Dans la série de tableaux qui forment ce livre associant considérations historiques érudites et anecdotes personnelles apparaissent inévitablement la figure de Tamerlan (XIVe siècle), conquérant sanguinaire mais sous le règne duquel Samarcande connut un haut degré de culture, et celle de Gengis Khan (XIIIe siècle), fondateur de la nation mongole, qui réussit à constituer le plus grand empire de tous le temps. Mais on s’attarde avec autant d’intérêt sur quelques personnages moins connus tel le jésuite italien Giuseppe Castiglione devenu, sous le nom de Lang Shining, l’un des maîtres de la peinture chinoise du XVIIIe siècle.
Le véritable héros de l’ouvrage reste néanmoins le fameux akhal-téké, dont l’aura qui l’entoure est illustrée par l’affaire du « cheval de Mitterrand ». En mai 1993, au cours d’un voyage au Turkménistan, le chef de l’Etat français s’était vu offrir par le président de cette ex-République soviétique un spécimen de l’espèce mythique. Jean-Louis Gouraud n’avait connu la nouvelle que six mois plus tard, pour s’en réjouir, puisque les akhal-tékés sont très rares en dehors de leur berceau centrasiatique.

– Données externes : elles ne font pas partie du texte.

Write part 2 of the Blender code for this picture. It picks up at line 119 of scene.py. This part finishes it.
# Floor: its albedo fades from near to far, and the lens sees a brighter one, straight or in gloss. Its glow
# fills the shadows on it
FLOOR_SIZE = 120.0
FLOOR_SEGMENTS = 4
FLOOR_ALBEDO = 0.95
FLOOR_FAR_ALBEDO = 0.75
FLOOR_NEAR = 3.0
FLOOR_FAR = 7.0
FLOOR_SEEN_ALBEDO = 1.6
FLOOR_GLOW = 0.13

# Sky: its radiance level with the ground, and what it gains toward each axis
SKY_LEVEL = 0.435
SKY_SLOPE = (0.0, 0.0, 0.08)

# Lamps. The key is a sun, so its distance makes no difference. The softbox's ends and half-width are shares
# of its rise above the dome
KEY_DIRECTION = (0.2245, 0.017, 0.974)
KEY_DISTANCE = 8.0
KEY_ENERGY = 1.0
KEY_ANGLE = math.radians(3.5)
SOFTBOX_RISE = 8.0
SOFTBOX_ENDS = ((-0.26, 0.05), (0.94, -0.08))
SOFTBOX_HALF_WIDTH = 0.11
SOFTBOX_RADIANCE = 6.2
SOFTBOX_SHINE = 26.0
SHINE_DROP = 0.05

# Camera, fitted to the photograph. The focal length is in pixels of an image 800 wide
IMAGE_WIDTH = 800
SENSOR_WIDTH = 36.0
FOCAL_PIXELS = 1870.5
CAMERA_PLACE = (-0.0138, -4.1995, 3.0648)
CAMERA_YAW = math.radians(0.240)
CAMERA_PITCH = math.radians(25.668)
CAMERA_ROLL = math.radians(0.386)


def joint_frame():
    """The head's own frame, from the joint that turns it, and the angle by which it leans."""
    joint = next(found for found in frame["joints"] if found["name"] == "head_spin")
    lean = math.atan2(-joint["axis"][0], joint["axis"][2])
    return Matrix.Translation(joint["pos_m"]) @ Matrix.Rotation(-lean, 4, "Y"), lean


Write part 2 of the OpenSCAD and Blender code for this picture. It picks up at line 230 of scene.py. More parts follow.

Ayant appris que le canasson, baptisé Gendjim, avait bien quitté sa terre natale pour la France, l’auteur avait hâte d’aller l’admirer dans les haras nationaux – il lui semblait logique qu’un cadeau présidentiel aboutisse en un tel lieu. Surprise ! Point d’akhal-téké dans les écuries de l’Etat. De recherche en recherche, la vérité fut enfin établie. Le cheval était hébergé dans une discrète résidence présidentielle, non loin de Paris. Si discrète que personne ou presque ne savait que ce coquet château noyé dans quatorze hectares de verdure avait été légué par ses propriétaires sans héritiers à la présidence de la République. Si François Mitterrand avait mis autant de soin à cacher la destination du cheval, n’était-ce pas parce qu’il le destinait à quelqu’un qu’il voulait cacher également, sa fille Mazarine ? Tout le laisse à penser.
Qu’on se rassure : Gendjim, treize ans après cette histoire, se porte comme un charme et vit toujours dans la région parisienne, quelque part près de Rambouillet. Il aurait été castré, mais garderait une forte personnalité, trait typique de sa race.